Judges of the U.S. Supreme Court are appointed for life, it is a well-paid and prestigious job, and being booted off the U.S. Supreme Court would be the ultimate disgrace for any respectable judge.
A lot of arguments for abolition of the death penalty in the United States are based specifically on the concept that death penalty has been long abolished in other civilized countries, or, rather, in civilized countries, period, because the United States cannot call itself a civilized country while continuing to act as a serial killer in order to show that killing is wrong.
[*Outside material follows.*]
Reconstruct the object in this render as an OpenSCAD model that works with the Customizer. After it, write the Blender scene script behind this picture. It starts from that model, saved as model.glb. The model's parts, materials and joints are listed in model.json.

So, when you are seeing that the U.S. Supreme Court - once again - denied a death penalty appeal, that can be because judicial independence of that court is undermined by the death penalty lobby in the U.S. legislature, the legislature that does not care to introduce bills to abolish absolute judicial immunity for malicious and corrupt acts on the bench, but would impeach a judge for bringing the state of human rights in the United States up to par with what it is in the international legal community.
And - when judges still dissent and vote to grant such an appeal, like Stephen Breyer did yesterday for Richard Glossip, a lonely dissent, I must stay, that means some courage, even if Stephen Breyer does not consistently dissent on all denials of death penalty appeals.